Cases of norovirus are not as common in India as in many other places — at the same time, the recent cases in Kerala are by no means unique or one-offs. The infection has been reported in previous years as well, mainly from Southern India, and especially from Kerala.

A 2016 study by Christian Medical College-Vellore that followed a birth cohort of 373 for three years, detected 1,856 diarrhoeal episodes and 147 vomiting episodes. The study said that norovirus was detected in 11.2% of the diarrhoeal episodes and 20.4% of the vomiting episodes.

A 2021 study from Hyderabad reported that norovirus was detected in 10.3% samples of children who came in with acute gastroenteritis.

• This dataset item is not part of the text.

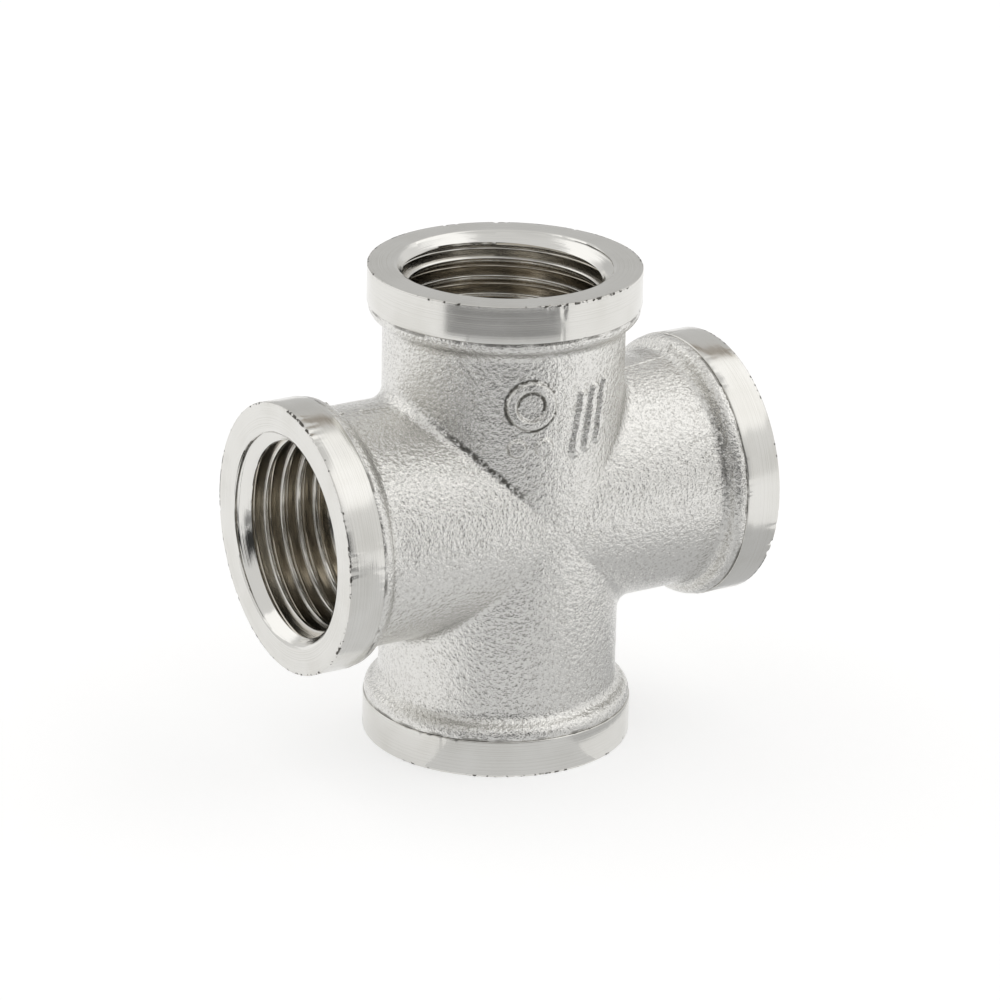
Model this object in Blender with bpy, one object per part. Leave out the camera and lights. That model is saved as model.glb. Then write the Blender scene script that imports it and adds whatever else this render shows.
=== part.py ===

Dr E Sreekumar, director of the Institute of Advanced Virology-Kerala, said that the reported cases of norovirus have been on the rise in recent years. “One of the reasons could well be that we were not looking for the virus previously. Now we have systems to detect not just this virus but several others.”

Dr Sreekumar said his institute follows a syndromic approach to testing patient samples — making clinical decisions based on a patient’s symptoms and signs — rather than testing for one viral infection that the treating doctor might suspect.

“We have a panel for detecting 83 different viruses. Instead of testing for, say, just Covid-19 or flu, we will test for 12 viral infections that can cause respiratory symptoms. Or, if the physician says that a person has gastrointestinal symptoms, we will run a panel for six or seven viruses. That is how we end up picking up cases of norovirus,” Dr Sreekumar said.


If institutes started doing genomic sequencing of the samples, more viruses were likely to be detected, he added.

But why is the infection so common in Kerala, especially?

It probably has more to do with Kerala’s strengths than any weaknesses. Dr Sreekumar said that the state has a strong public health system that is capable of picking up clusters of infection and getting them tested quickly.

Can norovirus infection cause a large-scale outbreak?

No. Even though more cases of norovirus are being detected, experts say that this is unlikely to lead to a large-scale outbreak.

“Although we haven’t studied the epidemiological co-relates of these cases, what we have seen is that the norovirus cases are sporadic and found in small clusters in schools or hostels where people consume the same foods. The spread of the infection is also self-limiting. It is an individual problem, not a public health one,” Dr Sreekumar said.


What are the symptoms and how to prevent its spread?

Norovirus leads to diarrhoea, vomiting, nausea, and abdominal pain. Being a diarrhoeal disease, it can lead to dehydration, so drinking plenty of fluids is recommended.


The infection can be transmitted through foods contaminated with the virus, touching surfaces that are contaminated with the virus and then touching the mouth, and being in direct contact with someone with the infection like taking care of them and sharing foods and utensils with them.

Good hand hygiene is the best way to prevent infection. Wash your hands with soap and water for 20 seconds. Hands sanitisers are thought to not work too well against norovirus.


As the infection can be transmitted by foods, it is suggested that a sick person not prepare food for others. All food items should be carefully washed and cooked at high temperatures. The norovirus can survive temperatures as high as 60 degrees Celsius.

Areas where a sick person has vomited or had diarrhoea should be cleaned using disinfectants or bleach.